Mam chodzić tylko w jednych dżinsach w kółko? No tak. Gwarantuję Ci, że będziesz czuć się sto razy lepiej, będąc zawsze w ulubionych spodniach, niż zmieniając je, bo wypada, bo nie powinno się chodzić ciągle w tym samym. Zresztą, kto powiedział, że tak ma być już zawsze? Luzik. Przecież w razie czego, po prostu wygrzebiesz tamte worki i wyciągniesz to, czego Ci brakuje. Ale spraw, żeby dostanie się do nich nie było zbyt łatwe 😉
Ale w jakim celu to robić? Przecież w ten sposób dalej składujemy ubrania?
Ten sposób pozwoli Ci całkowicie pozbyć się oporów w kwestii selekcji ubrań. Zrobisz to z łatwością, mając świadomość, że nie podejmujesz żadnych wielkich decyzji. Bo w istocie ich nie podejmujesz, ale czujesz kompletnie co innego, gdy rozstajesz się z ubraniami.
Przetestujesz, jak Ci się żyje, gdy każdego dnia wkładasz ulubione ubrania, każdego dnia czujesz się ładnie i nigdy nie masz problemu z tym, co na siebie włożyć. Prawdopodobnie Twoja codzienność wskoczy na kompletnie inny level. I nie będziesz chciała wracać do poprzedniej, w której 3 dni w tygodniu czujesz się nijako, niekomfortowo, może nieładnie, a w pozostałe z frustracją przymierzasz kolejny komplet i w pośpiechu wychodzisz z domu niezadowolona.

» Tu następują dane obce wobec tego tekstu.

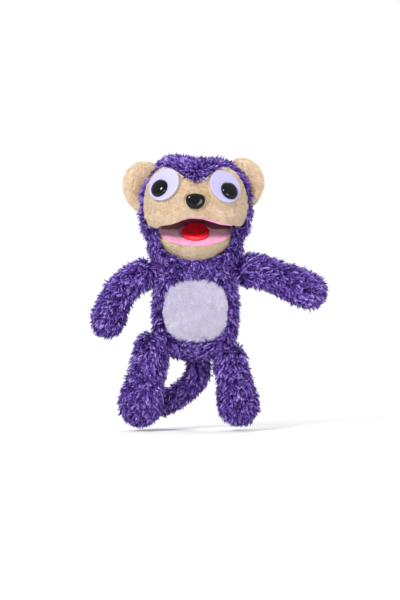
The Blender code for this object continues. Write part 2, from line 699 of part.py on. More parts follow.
# ---------------------------------------------------------------- jaw
def build_jaw():
    """The jaw board with its knuckles, felt lining, tongue and padded chin, all about the jaw pin."""
    jaw = pivot("jaw_pivot", JAW_PIVOT, JAW_OPEN)
    place = jaw.matrix_world.copy()

    board_mesh = outline_mesh(jaw_outline(-PLUSH - GAP), BOARD_TOP - BOARD, BOARD_TOP, "Z")
    board_mesh.transform(place)
    board = put("jaw_plate", board_mesh, "grey_plastic")
    for side in (-1, 1):
        inner, outer = sorted(side * x for x in JAW_ARM_X)
        arm = box_mesh((inner, JAW_BACK_Y - 0.003, -0.0030), (outer, 0, 0.0030))
        hub = rod_mesh((inner - PROUD, 0, 0), (outer + PROUD, 0, 0), KNUCKLE_R)
        arm.transform(place)
        hub.transform(place)
        boolean(board, arm, "UNION", f"arm{side}")
        boolean(board, hub, "UNION", f"hub{side}")
    bore = rod_mesh((-0.05, 0, 0), (0.05, 0, 0), PIN_R + GAP)
    bore.transform(place)
    boolean(board, bore, name="pin_bore")
    peg_hole = rod_mesh((0, PEG_Y, -0.02), (0, PEG_Y, 0.02), PEG_R + GAP)
    peg_hole.transform(place)
    boolean(board, peg_hole, name="peg_hole")

    lining_outline = [(x, min(y, JAW_BACK_Y - 0.006)) for x, y in jaw_outline(0.0)]
    lining_mesh = outline_mesh(lining_outline, BOARD_TOP + GAP, BOARD_TOP + GAP + LINING, "Z")
    lining_mesh.transform(place)
    lining = put("jaw_lining", lining_mesh, "pink_felt")
    boolean(lining, peg_hole.copy(), name="peg_hole")

    tongue = build_tongue(place)
    chin = build_chin(place)
    for obj in (board, lining, tongue, *chin):
        hang(obj, jaw)


def build_tongue(place):
    """A moulded tongue with a raised rim, and a peg through the jaw board."""
    floor = BOARD_TOP + GAP + LINING + GAP
    outline = [(0.0120, -0.0130), (-0.0120, -0.0130), (-0.0135, -0.0240), (-0.0150, -0.0340)]
    arc = [(-0.0155 * cos(pi * i / 14), -0.0375 - 0.0140 * sin(pi * i / 14)) for i in range(15)]
    outline = outline + arc + [(0.0150, -0.0340), (0.0135, -0.0240)]
    mesh = outline_mesh(outline, floor, floor + 0.0042, "Z")
    mesh.transform(place)
    tongue = put("tongue", mesh, "red_plastic")
    bevel(tongue, 0.0016, 2)
    inner = [(x * 0.80, -0.032 + (y + 0.032) * 0.84) for x, y in outline]
    dish = outline_mesh(inner, floor + 0.0030, floor + 0.0080, "Z")
    dish.transform(place)
    boolean(tongue, dish, name="dish")
    peg = rod_mesh((0, PEG_Y, -0.0050), (0, PEG_Y, floor + 0.001), PEG_R)
    peg.transform(place)
    boolean(tongue, peg, "UNION", "peg")
    return tongue


def build_chin(place):
    """The foam chin under the jaw board and the plush panel round it."""
    seat_top = BOARD_TOP - BOARD - GAP
    rear = box_mesh((-0.1, -0.0325, 0.0), (0.1, 0.1, 0.2))
    pieces = []
    for name, inset, finish_name in (("chin_pad", PLUSH + GAP, "foam"), ("chin_panel", 0.0, "beige_plush")):
        half = (JAW_HALF_X + 0.0005 - inset, JAW_NOSE_LENGTH + 0.001 - inset, CHIN_DEPTH - inset)
        mesh = ball_mesh((0, JAW_NOSE_Y, 0), half, 20, 12)
        mesh.transform(place)
        obj = put(name, mesh, finish_name)
        if name == "chin_panel":
            solidify(obj, PLUSH - GAP)
            seat = outline_mesh(jaw_outline(-PLUSH), seat_top, 0.001, "Z")
            seat.transform(place)
            boolean(obj, seat, name="board_seat")
        flat_z = seat_top if name == "chin_pad" else BOARD_TOP - GAP
        lid = box_mesh((-0.1, -0.1, flat_z), (0.1, 0.1, 0.1))
        lid.transform(place)
        boolean(obj, lid, name="flat_top")
        boolean(obj, rear.copy(), name="flat_rear")
        pieces.append(obj)
    peg = rod_mesh((0, PEG_Y, -0.0070), (0, PEG_Y, 0.01), PEG_R + 0.0006)
    peg.transform(place)
    boolean(pieces[0], peg, name="peg_hole")
    return pieces


# ---------------------------------------------------------------- torso
def spine_channel():
    """The room that the back of the fabric leaves for the spine."""
    half_x = SPINE_HALF_X + 0.0009
    return box_mesh((-half_x, -0.0191, SPINE_BASE_Z - 0.0013), (half_x, SPINE_BACK_Y + GAP, 0.0753))


def build_torso():
    """The body fur sleeve with its belly, back, neck and limb openings, and two side pads."""
    fur = put("body_fur", torso_mesh(), "purple_fur")
    solidify(fur, FUR)
    belly = superellipse((0, BELLY_CENTRE_Z), (BELLY_HALF_X + 0.0015, BELLY_HALF_Z + 0.0015), 2.6, 32)
    boolean(fur, outline_mesh(belly, -0.10, BODY_Y - 0.006), name="belly")
    window = superellipse((0, 0), (GRIP_HALF_X + 0.0012, GRIP_HALF_Z + 0.0012), 5, 28)
    boolean(fur, outline_mesh(window, BODY_Y + 0.010, 0.02), name="back_window")
    boolean(fur, spine_channel(), name="spine_channel")
    neck = superellipse((0, BODY_Y + 0.003), (0.0300, 0.0205), 2.4, 28)
    boolean(fur, outline_mesh(neck, 0.0437, 0.080, "Z"), name="neck")
    for centre, half in socket_places():
        boolean(fur, ball_mesh(centre, half, 16, 10), name="socket")

    for side_name, side in (("left", -1), ("right", 1)):
        pad = ball_mesh((side * 0.0290, -0.0225, 0.010), (0.0058, 0.0095, 0.0190), 12, 8)
        put(f"side_pad_{side_name}", pad, "stuffing")


def socket_places():
    """Where the limbs enter the body fur: centres and half sizes of the clearances."""
    arm = ARM_RADII[0] + 0.0030
    leg = LEG_RADII[0] + 0.0030
    tail = TAIL_RADII[0] + 0.0020
    return [
        (Vector((ARM_LEFT[0][0], BODY_Y, ARM_LEFT[0][1])), (arm, arm, arm)),
        (Vector((ARM_RIGHT[0][0], BODY_Y, ARM_RIGHT[0][1])), (arm, arm, arm)),
        (Vector((LEG_LEFT[0][0], LEG_Y, LEG_LEFT[0][1])), (leg, leg * 1.25, leg)),
        (Vector((LEG_RIGHT[0][0], LEG_Y, LEG_RIGHT[0][1])), (leg, leg * 1.25, leg)),
        (Vector(TAIL[0]), (tail, tail, tail)),
    ]


# ---------------------------------------------------------------- belly paddle, rod and spring
def build_paddle():
    """The belly paddle with hinge lugs and crank, and the white panel over it."""
    paddle_pivot = pivot("paddle_pivot", (0, PADDLE_Y, PADDLE_Z))
    plan = superellipse((0, 0.0085), (0.0232, 0.0295), 3.0, 28)
    paddle = put("belly_paddle", outline_mesh(plan, PADDLE_FRONT_Y, PADDLE_BACK_Y), "grey_plastic")
    for side in (-1, 1):
        inner, outer = sorted(side * x for x in PADDLE_LUG_X)
        lug = box_mesh((inner, PADDLE_ROOT_Y, PADDLE_Z - 0.0104),
                       (outer, PADDLE_Y + 0.0004, PADDLE_Z + 0.0020))
        hub = rod_mesh((inner - PROUD, PADDLE_Y, PADDLE_Z), (outer + PROUD, PADDLE_Y, PADDLE_Z), HUB_R)
        boolean(paddle, lug, "UNION", f"lug{side}")
        boolean(paddle, hub, "UNION", f"hub{side}")
    arm = box_mesh((-CRANK_HALF_X, PADDLE_ROOT_Y, PADDLE_Z - 0.0042),
                   (CRANK_HALF_X, ROD_Y + 0.0005, PADDLE_Z + 0.0013))
    boolean(paddle, arm, "UNION", "arm")
    hub_half = CRANK_HALF_X + PROUD
    hub = rod_mesh((-hub_half, PADDLE_Y, PADDLE_Z), (hub_half, PADDLE_Y, PADDLE_Z), HUB_R)
    boolean(paddle, hub, "UNION", "hub")
    nose_half = CRANK_HALF_X - PROUD
    nose_z = ROD_FOOT_Z - GAP - CRANK_NOSE_R
    nose = rod_mesh((-nose_half, ROD_Y, nose_z), (nose_half, ROD_Y, nose_z), CRANK_NOSE_R)
    boolean(paddle, nose, "UNION", "nose")
    pin_bore(paddle, PADDLE_Y, PADDLE_Z)

    panel = put("belly_panel", torso_mesh(), "white_plush")
    solidify(panel, 0.0030)
    belly = superellipse((0, BELLY_CENTRE_Z), (BELLY_HALF_X, BELLY_HALF_Z), 2.6, 32)
    boolean(panel, outline_mesh(belly, -0.10, BODY_Y - 0.008), "INTERSECT", "outline")
    for obj in (paddle, panel):
        hang(obj, paddle_pivot)


def build_rod():
    """The push rod, turned with a foot at its lower end, and the return spring round it."""
    rod_pivot = pivot("rod_guide", (0, ROD_Y, ROD_FOOT_Z))
    height = ROD_TIP_Z - ROD_FOOT_Z
    tip = [(ROD_R * sin(a), height - ROD_R + ROD_R * cos(a)) for a in [pi / 2 * i / 5 for i in range(6)]]
    foot = [(ROD_R, ROD_FOOT_HEIGHT), (ROD_FOOT_R, ROD_FOOT_HEIGHT), (ROD_FOOT_R, 0), (0, 0)]
    rod = turned("push_rod", tip + foot, "grey_plastic", 14)
    rod.location = (0, ROD_Y, ROD_FOOT_Z)

    low, high = ROD_FOOT_Z + ROD_FOOT_HEIGHT + GAP + WIRE_R, GUIDE_Z - GAP - WIRE_R
    steps = SPRING_POINTS * SPRING_TURNS
    curve = bpy.data.curves.new("return_spring", "CURVE")
    curve.dimensions = "3D"
    curve.bevel_depth = WIRE_R
    curve.bevel_resolution = 1
    curve.use_fill_caps = True
    spline = curve.splines.new("POLY")
    spline.points.add(steps)
    for i, point in enumerate(spline.points):
        turn = 2 * pi * SPRING_TURNS * i / steps
        rise = low + (high - low) * i / steps
        flat = min(i, steps - i) / SPRING_POINTS
        if flat < 1:
            edge = low if i < steps / 2 else high
            rise = edge + (rise - edge) * flat
        point.co = (SPRING_R * cos(turn), ROD_Y + SPRING_R * sin(turn), rise, 1)
    spring = bpy.data.objects.new("return_spring", curve)
    PUPPET.objects.link(spring)
    finish(spring, "steel")
    for obj in (rod, spring):
        hang(obj, rod_pivot)


# ---------------------------------------------------------------- limbs
def build_limb(name, path, radii, depth=None):
    """A fur sleeve open at its root and the stuffing core inside it, on a pivot at the path's start."""
    points = [Vector((p[0], depth, p[1])) if depth is not None else Vector(p) for p in path]
    joint = pivot(f"{name}_pivot", points[0])
    sleeve = put(f"{name}_sleeve", limb_mesh(points, radii, 0.0, True), "purple_fur")
    solidify(sleeve, SLEEVE)
    core = put(f"{name}_core", limb_mesh(points, radii, CORE_INSET, False, 10, 8), "stuffing")
    for obj in (sleeve, core):
        hang(obj, joint)


def build_limbs():
    build_limb("arm_left", ARM_LEFT, ARM_RADII, BODY_Y)
    build_limb("arm_right", ARM_RIGHT, ARM_RADII, BODY_Y)
    build_limb("leg_left", LEG_LEFT, LEG_RADII, LEG_Y)
    build_limb("leg_right", LEG_RIGHT, LEG_RADII, LEG_Y)
    build_limb("tail", TAIL, TAIL_RADII)


# ---------------------------------------------------------------- build everything
build_spine_frame()
build_back_grip()
for label, height in (("upper", GRIP_SCREW_Z), ("lower", -GRIP_SCREW_Z)):
    build_screw(f"grip_screw_{label}", (0, GRIP_SEAT_Y + GAP, height), (0, 1, 0))
for label, place_x in (("left", -PALATE_SCREW_X), ("right", PALATE_SCREW_X)):
    build_screw(f"palate_screw_{label}", (place_x, PALATE_SCREW_Y, PALATE_Z + PALATE_BOARD + GAP), (0, 0, 1))
build_pins()
build_palate()
build_head_shells()
for label, eye in EYES.items():
    build_eye(label, *eye)
build_nose()
build_ear("left", -1, -0.0570, 0.1455, 0.0245)
build_ear("right", 1, 0.0530, 0.1490, 0.0235)
build_jaw()
build_torso()
build_paddle()
build_rod()
build_limbs()

for piece in PUPPET.objects:
    if piece.type == "MESH":
        smooth(piece.data)
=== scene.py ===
"""Looks of the moving mouth puppet: pile, felt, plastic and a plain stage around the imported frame."""
import json
from math import cos, exp, pi, radians, sin

import bmesh
import bpy
import numpy as np
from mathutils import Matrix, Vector
from mathutils.bvhtree import BVHTree
from mathutils.kdtree import KDTree


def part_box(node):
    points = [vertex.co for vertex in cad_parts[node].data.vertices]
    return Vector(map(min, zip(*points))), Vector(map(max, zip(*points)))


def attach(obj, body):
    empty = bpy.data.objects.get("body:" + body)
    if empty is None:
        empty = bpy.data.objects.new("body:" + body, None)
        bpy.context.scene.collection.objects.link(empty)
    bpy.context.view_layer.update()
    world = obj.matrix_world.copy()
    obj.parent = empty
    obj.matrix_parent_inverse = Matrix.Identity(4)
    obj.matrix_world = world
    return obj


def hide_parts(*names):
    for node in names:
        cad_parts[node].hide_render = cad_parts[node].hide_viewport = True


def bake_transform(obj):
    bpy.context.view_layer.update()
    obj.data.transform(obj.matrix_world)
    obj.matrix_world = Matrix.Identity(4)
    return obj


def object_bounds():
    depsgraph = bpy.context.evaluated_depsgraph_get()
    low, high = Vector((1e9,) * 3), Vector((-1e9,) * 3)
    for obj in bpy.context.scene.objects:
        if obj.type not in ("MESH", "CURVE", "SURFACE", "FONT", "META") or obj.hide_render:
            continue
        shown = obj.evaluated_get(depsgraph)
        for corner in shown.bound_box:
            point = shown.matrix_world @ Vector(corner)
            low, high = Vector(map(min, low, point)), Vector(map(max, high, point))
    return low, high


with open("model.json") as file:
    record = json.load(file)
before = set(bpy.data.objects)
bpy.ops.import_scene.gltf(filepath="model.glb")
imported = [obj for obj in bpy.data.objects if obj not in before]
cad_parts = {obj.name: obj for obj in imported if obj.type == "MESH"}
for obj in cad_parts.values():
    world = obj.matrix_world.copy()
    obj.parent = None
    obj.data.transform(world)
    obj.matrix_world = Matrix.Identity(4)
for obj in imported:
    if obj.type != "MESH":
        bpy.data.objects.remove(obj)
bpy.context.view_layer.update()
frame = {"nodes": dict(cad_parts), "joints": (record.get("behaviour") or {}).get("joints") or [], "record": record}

MM = 0.001
JOINTS = {joint["name"]: joint for joint in frame["joints"]}
SIDES = (("left", -1), ("right", 1))


def middle(node):
    low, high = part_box(node)
    return (low + high) / 2


HOOD_LOW, HOOD_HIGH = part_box("hood_fur")
HEAD_CENTRE = (HOOD_LOW + HOOD_HIGH) / 2
TORSO_CENTRE = middle("body_fur")
NOSE_CENTRE = middle("nose")
WHORL = Vector((4 * MM, HOOD_LOW.y + 10 * MM, HOOD_HIGH.z - 8 * MM))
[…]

A jeżeli ani razu nie będzie Ci brakować konkretnych schowanych ubrań, ba, połowy nawet nie będziesz w stanie sobie przypomnieć (Co ja tam właściwie schowałam?)… to masz jasną odpowiedź na to, co dalej z nimi zrobić.
Jasne, że nie musisz się odnaleźć w minimalizmie ubraniowym pt. 1 para spodni i dwie koszulki. Jeśli tych ulubionych ubrań było naprawdę mało (choć może okaże się w praniu, że całkiem wystarczająco?), to poczujesz potrzebę większego wyboru. Ale nawet testowe dwa tygodnie pokażą Ci, czego tak naprawdę potrzebujesz, które kroje sprawiają, że czujesz się pięknie. I kolejne zakupy (oby za sprzedaż tamtych ciuchów z wora) będą totalnie udane!